┌──

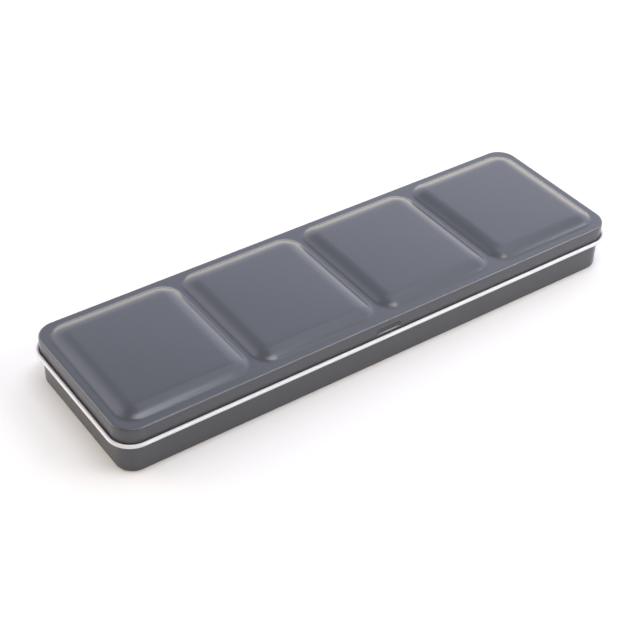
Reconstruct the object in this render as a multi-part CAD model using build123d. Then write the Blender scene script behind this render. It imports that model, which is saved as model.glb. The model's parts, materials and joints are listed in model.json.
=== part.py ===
from build123d import *
from math import atan, cos, degrees, radians, sin, tan
import os

# A slim pressed-tin watercolour box, in millimetres. X runs along its length, the front is
# towards -Y, the hinge is along the rear edge, and Z = 0 is the table that it lies on.

# Lid shell, outside sizes. The rim is the flat strip round the wells.
lid_length = 215.0
lid_width = 64.0
lid_corner_radius = 7.7
lid_rim_height = 19.6
lid_shoulder_radius = 0.8
lid_sheet = 0.5

# Outward curl along the lid's lower edge, which is also the line of the hinge.
curl_radius = 0.7
curl_stand_out = 1.6
curl_height = 13.2
curl_foot = 0.5

# Four mixing wells, pressed up in the lid. Their sides are steepest close to the toe.
well_count = 4
well_rise = 2.3
well_slope_run = 7.4
well_slope_straight = 0.5
well_toe_radius = 2.7
well_crown_corner = 0.6
well_groove = 1.2
well_margin = 2.8

# Base tray, with its rim folded inwards.
base_gap = 0.35
base_height = 16.5
base_sheet = 0.5
base_bottom_radius = 0.8
base_inner_radius = 0.55
base_hem = 0.4
base_hem_height = 1.2

# Snap dent in the middle of the lid's front wall, and the channel behind it in the base.
dent_mouth = 12.0
dent_floor = 8.0
dent_depth = 0.7
dent_bottom = 14.2
dent_top = 17.0
dent_clearance = 0.3

# Two hinges: a leaf on the base whose knuckle turns on a wire pin held in the lid's curl.
hinge_places = {"left": -60.0, "right": 60.0}
hinge_width = 14.0
hinge_side_gap = 0.3
hinge_edge_gap = 0.9
pin_radius = 0.3
pin_clearance = 0.05
pin_hold = 5.0
leaf_sheet = 0.4
leaf_height = 6.4
leaf_corner = 2.0

# Lift-out rack for the pans, with a brush channel along its middle.
rack_gap = 0.25
rack_sheet = 0.4
rack_flange = 5.0
channel_wall = 5.4
tab_width = 4.0
tab_height = 3.0
tab_gap = 0.2

# Full pans and the cakes of paint in them.
pan_columns = 6
pan_length = 30.0
pan_width = 19.0
pan_height = 10.0
pan_wall = 1.0
pan_floor = 1.2
pan_draft = 4.0
pan_corner = 1.5
pan_inner_corner = 1.0
pan_side_gap = 0.2
cake_below_rim = 1.3
cake_gap = 0.05

# Sprung strips that press the pans against the rack's flanges, in the gap beside the channel.
strip_gap = 1.8
strip_sheet = 0.25
strip_height = 4.2
finger_width = 10.0
finger_tip_height = 1.6
finger_gap = 0.1

# How far from its height an edge may lie and still count as level with the rim.
level_tolerance = 0.01

# Worked-out sizes
lid_half_width = lid_width / 2
base_inset = lid_sheet + base_gap
base_length = lid_length - 2 * base_inset
base_width = lid_width - 2 * base_inset
base_corner_radius = lid_corner_radius - base_inset
base_inner_length = base_length - 2 * base_sheet
base_inner_width = base_width - 2 * base_sheet
base_inner_corner = base_corner_radius - base_sheet
curl_offset = curl_stand_out - curl_radius
hinge_y = lid_half_width + curl_offset
rack_width = base_inner_width - 2 * (base_hem + rack_gap)
rack_floor_top = base_sheet + rack_sheet
pan_pitch = pan_length + rack_sheet + 2 * tab_gap
rack_length = pan_columns * pan_pitch + 3 * rack_sheet
pan_row_y = rack_width / 2 - rack_sheet - pan_side_gap - pan_width / 2
channel_half = pan_row_y - pan_width / 2 - strip_gap - rack_sheet
rows = {"front": -1, "rear": 1}


def rounded_block(length, width, radius, bottom, top):
    """Upright block with rounded corners in plan, centred on the origin."""
    return Pos(0, 0, bottom) * extrude(RectangleRounded(length, width, radius), top - bottom)


def box_between(low, high):
    """Box given by its lowest and its highest corner."""
    size = [high[i] - low[i] for i in range(3)]
    middle = [(high[i] + low[i]) / 2 for i in range(3)]
    return Pos(*middle) * Box(*size)


def rod(radius, length, x):
    """Round rod along the hinge axis, with its middle at x."""
    return Pos(x, hinge_y, curl_height) * Rot(0, 90, 0) * Cylinder(radius, length)


def well_pad(rim):
    """Raised pad of one well on the level rim: a tapered block with a rounded crown edge.

    Its side is a small hollow arc at the toe, a short straight and a wide arc at the crown,
    so the slope's angle and the wide arc follow from its rise and its run. Returns the pad
    and the wells' pitch."""
    turn = atan(well_rise / (well_slope_run + well_slope_straight))
    both_radii = (well_slope_run - well_slope_straight * cos(2 * turn)) / sin(2 * turn)
    crown_radius = both_radii - well_toe_radius
    toe = well_toe_radius * tan(turn)
    crown = crown_radius * tan(turn)
    slope = well_rise / tan(2 * turn)
    length = (lid_length - 2 * well_margin - (well_count - 1) * well_groove) / well_count
    width = lid_width - 2 * well_margin
    outline = RectangleRounded(length - 2 * toe, width - 2 * toe, well_crown_corner + crown + slope)
    pad = extrude(outline, well_rise, taper=90 - degrees(2 * turn))
    pad = fillet(pad.edges().group_by(Axis.Z)[-1], crown_radius)
    return Pos(0, 0, rim) * pad, length + well_groove


def rim_edges(form, rim, inset, of_outline):
    """Edges on the level rim: those of the lid's outline, or else those round the wells."""
    reach_x = lid_length / 2 - inset - well_margin / 2
    reach_y = lid_half_width - inset - well_margin / 2
    level = form.edges().filter_by_position(Axis.Z, rim - level_tolerance, rim + level_tolerance)
    return level.filter_by(
        lambda edge: (abs((edge @ 0).X) > reach_x or abs((edge @ 0).Y) > reach_y) == of_outline)


def lid_form(inset, bottom, shoulder):
    """Solid form of the lid with its wells, moved inwards and down by the inset."""
    rim = lid_rim_height - inset
    length = lid_length - 2 * inset
    form = rounded_block(length, lid_width - 2 * inset, lid_corner_radius - inset, bottom, rim)
    pad, pitch = well_pad(rim)
    for column in range(well_count):
        form += Pos((column - (well_count - 1) / 2) * pitch, 0, 0) * pad
    form = fillet(rim_edges(form, rim, inset, False), well_toe_radius)
    return fillet(rim_edges(form, rim, inset, True), shoulder)


def curled_edge():
    """Foot and curl of the lid's lower edge, carried round the lid's outline."""
    inner = lid_half_width - lid_sheet
    low = curl_height - curl_radius
    with BuildSketch(Plane.YZ) as section:
        with BuildLine():
            foot = Line((inner, low + curl_foot), (inner, low))
            Line(foot @ 1, (hinge_y, low))
            curl = CenterArc((hinge_y, curl_height), curl_radius, -90, 270)
            drop = Line(curl @ 1, (hinge_y - curl_radius, low + curl_foot))
            Line(drop @ 1, foot @ 0)
        make_face()
    outline = RectangleRounded(lid_length, lid_width, lid_corner_radius).wire()
    return sweep(section.sketch, path=outline)


def dent(outset, low, high):
    """Prism of the snap dent on the front wall, grown by outset on its floor and its ends."""
    front = -lid_half_width
    floor = front + dent_depth + outset
    mouth_half = dent_mouth / 2 + outset
    floor_half = dent_floor / 2 + outset
    corners = [(-mouth_half, front), (mouth_half, front), (floor_half, floor), (-floor_half, floor)]
    outline = Polyline(*corners, close=True)
    return Pos(0, 0, low) * extrude(make_face(outline), high - low)


def lid():
    """Lid: shell with wells, curled edge, snap dent, hinge notches and holes for the pins."""
    low = curl_height - curl_radius
    shell = lid_form(0, low, lid_shoulder_radius)
    shell -= lid_form(lid_sheet, low, lid_shoulder_radius - lid_sheet)
    shell += curled_edge()
    shell += dent(lid_sheet, dent_bottom - lid_sheet, dent_top + lid_sheet)
    shell -= dent(0, dent_bottom, dent_top)
    for x in hinge_places.values():
        half = hinge_width / 2 + hinge_side_gap
        shell -= box_between((x - half, hinge_y - 2 * curl_stand_out, low - curl_radius),
                             (x + half, hinge_y + 2 * curl_radius, curl_height + hinge_edge_gap))
        shell -= rod(pin_radius, hinge_width + 2 * (hinge_side_gap + pin_hold), x)
    return shell


def base_tray():
    """Base: open tray with rounded bottom edges, a folded rim and the channel for the dent."""
    body = rounded_block(base_length, base_width, base_corner_radius, 0, base_height)
    body = fillet(body.edges().group_by(Axis.Z)[0], base_bottom_radius)
    hem_bottom = base_height - base_hem_height
    room = rounded_block(base_inner_length, base_inner_width, base_inner_corner, base_sheet, hem_bottom)
    room = fillet(room.edges().group_by(Axis.Z)[0], base_inner_radius)
    mouth = rounded_block(base_inner_length - 2 * base_hem, base_inner_width - 2 * base_hem,
                          base_inner_corner - base_hem, hem_bottom, base_height)
    tray = body - room - mouth
    channel = lid_sheet + dent_clearance
    wall = dent(channel + base_sheet + base_hem, dent_bottom - channel - base_sheet, base_height)
    tray += wall & body
    return tray - dent(channel, dent_bottom - channel, base_height)


def hinge_leaf(x):
    """Leaf of one hinge: plate on the base's rear wall, web and bored knuckle."""
    wall = base_width / 2
    low = curl_height - curl_radius
    left = x - hinge_width / 2
    right = x + hinge_width / 2
    top = low + leaf_sheet
    plate = box_between((left, wall, top - leaf_height), (right, wall + leaf_sheet, top))
    lower = plate.edges().filter_by(Axis.Y).group_by(Axis.Z)[0]
    plate = fillet(lower, leaf_corner)
    web = box_between((left, wall, low), (right, hinge_y, top))
    knuckle = rod(curl_radius, hinge_width, x)
    return plate + web + knuckle - rod(pin_radius + pin_clearance, 2 * hinge_width, x)


def hinge_pin(x):
    """Wire pin of one hinge."""
    return rod(pin_radius, hinge_width + 2 * (hinge_side_gap + pin_hold), x)


def pan_rack():
    """Rack: floor with upright flanges round it, two channel walls and the tabs between pans."""
    half_length = rack_length / 2
    half_width = rack_width / 2
    top = rack_floor_top + rack_flange
    rack = box_between((-half_length, -half_width, base_sheet), (half_length, half_width, top))
    rack -= box_between((rack_sheet - half_length, rack_sheet - half_width, rack_floor_top),
                        (half_length - rack_sheet, half_width - rack_sheet, top))
    for side in rows.values():
        inner = side * channel_half
        outer = side * (channel_half + rack_sheet)
        rack += box_between((rack_sheet - half_length, min(inner, outer), base_sheet),
                            (half_length - rack_sheet, max(inner, outer), rack_floor_top + channel_wall))
        for gap in range(1, pan_columns):
            x = (gap - pan_columns / 2) * pan_pitch
            y = side * pan_row_y
            rack += box_between((x - rack_sheet / 2, y - tab_width / 2, base_sheet),
                                (x + rack_sheet / 2, y + tab_width / 2, rack_floor_top + tab_height))
    return rack


def tapered_cup(length, width, radius, bottom, top):
    """Block that narrows downwards by the pan's draft, given by its outline at the top."""
    outline = Pos(0, 0, top) * RectangleRounded(length, width, radius)
    return extrude(outline, top - bottom, dir=(0, 0, -1), taper=pan_draft)


def pan_place(column, side):
    """Place of one pan on the rack's floor."""
    return Pos((column - (pan_columns - 1) / 2) * pan_pitch, side * pan_row_y, rack_floor_top)


def pan_hollow(gap, top):
    """Inside of a pan up to a height, kept clear of its walls by a gap."""
    wall = pan_wall + gap + (pan_height - top) * tan(radians(pan_draft))
    return tapered_cup(pan_length - 2 * wall, pan_width - 2 * wall, pan_inner_corner, pan_floor, top)


def pan():
    """Open moulded pan with drafted walls."""
    return tapered_cup(pan_length, pan_width, pan_corner, 0, pan_height) - pan_hollow(0, pan_height)


def cake():
    """Cake of paint that fills a pan to just below its rim."""
    return pan_hollow(cake_gap, pan_height - cake_below_rim)


def spring_strip(side):
    """Strip along one channel wall, with a bent finger that leans towards each pan."""
    inner = channel_half + rack_sheet
    outer = inner + strip_sheet
    top = rack_floor_top + strip_height
    half_length = rack_length / 2 - rack_sheet - tab_gap
    strip = box_between((-half_length, inner, rack_floor_top), (half_length, outer, top))
    tip_height = rack_floor_top + finger_tip_height
    lean = (pan_height - finger_tip_height) * tan(radians(pan_draft))
    tip = pan_row_y - pan_width / 2 + lean - finger_gap
    outline = Polyline((inner, top), (outer, top), (tip, tip_height), (tip - strip_sheet, tip_height),
                       (inner, top - strip_sheet), close=True)
    finger = extrude(Plane.YZ * make_face(outline), finger_width / 2, both=True)
    for column in range(pan_columns):
        strip += Pos((column - (pan_columns - 1) / 2) * pan_pitch, 0, 0) * finger
    return strip if side > 0 else mirror(strip, Plane.XZ)


def all_parts():
    """Every piece of the box by name."""
    parts = {"base_tray": base_tray(), "lid": lid(), "pan_rack": pan_rack()}
    for name, x in hinge_places.items():
        parts[f"hinge_leaf_{name}"] = hinge_leaf(x)
        parts[f"hinge_pin_{name}"] = hinge_pin(x)
    for name, side in rows.items():
        parts[f"spring_strip_{name}"] = spring_strip(side)
        for column in range(pan_columns):
            place = pan_place(column, side)
            parts[f"pan_{name}_{column + 1}"] = place * pan()
            parts[f"cake_{name}_{column + 1}"] = place * cake()
    return parts


os.makedirs("parts", exist_ok=True)
for node, shape in all_parts().items():
    export_step(shape, f"parts/{node}.step")
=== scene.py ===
import json
import logging
import math
from dataclasses import dataclass, field
from enum import Enum
from typing import Callable, Sequence

import bpy
import numpy as np
from mathutils import Matrix, Vector


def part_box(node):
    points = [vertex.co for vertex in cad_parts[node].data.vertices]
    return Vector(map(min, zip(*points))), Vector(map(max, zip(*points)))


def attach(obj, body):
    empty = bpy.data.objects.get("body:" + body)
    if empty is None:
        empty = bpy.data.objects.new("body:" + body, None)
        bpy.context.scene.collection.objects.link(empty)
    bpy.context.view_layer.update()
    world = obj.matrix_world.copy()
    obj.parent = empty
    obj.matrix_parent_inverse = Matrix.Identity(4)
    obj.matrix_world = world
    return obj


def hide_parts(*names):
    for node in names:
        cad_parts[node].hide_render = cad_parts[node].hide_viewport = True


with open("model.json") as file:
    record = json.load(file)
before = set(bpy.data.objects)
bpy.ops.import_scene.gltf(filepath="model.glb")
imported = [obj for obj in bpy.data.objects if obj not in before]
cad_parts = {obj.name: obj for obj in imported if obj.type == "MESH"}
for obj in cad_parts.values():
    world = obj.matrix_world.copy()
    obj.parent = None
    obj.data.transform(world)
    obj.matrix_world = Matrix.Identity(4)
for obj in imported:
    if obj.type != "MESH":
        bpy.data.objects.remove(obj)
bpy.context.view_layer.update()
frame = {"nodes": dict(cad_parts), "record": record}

MM = 0.001
OF_COLOURS = {"data_type": "RGBA"}
Colour = tuple[float, float, float, float]
Triple = tuple[float, float, float]
Pair = tuple[float, float]
Surface = Callable[[np.ndarray, np.ndarray], np.ndarray]
Shift = Callable[[np.ndarray, np.ndarray, np.ndarray], np.ndarray]
log = logging.getLogger("paint_tin")


# Colour and nodes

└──

[Problem description]
Within the listing above, extract exactly the lines from the line with "return parts" to the line with "obj.matrix_parent_inverse = Matrix.Identity(4)", the two named lines included, and no others.

[The solution]
    return parts


os.makedirs("parts", exist_ok=True)
for node, shape in all_parts().items():
    export_step(shape, f"parts/{node}.step")
=== scene.py ===
import json
import logging
import math
from dataclasses import dataclass, field
from enum import Enum
from typing import Callable, Sequence

import bpy
import numpy as np
from mathutils import Matrix, Vector


def part_box(node):
    points = [vertex.co for vertex in cad_parts[node].data.vertices]
    return Vector(map(min, zip(*points))), Vector(map(max, zip(*points)))


def attach(obj, body):
    empty = bpy.data.objects.get("body:" + body)
    if empty is None:
        empty = bpy.data.objects.new("body:" + body, None)
        bpy.context.scene.collection.objects.link(empty)
    bpy.context.view_layer.update()
    world = obj.matrix_world.copy()
    obj.parent = empty
    obj.matrix_parent_inverse = Matrix.Identity(4)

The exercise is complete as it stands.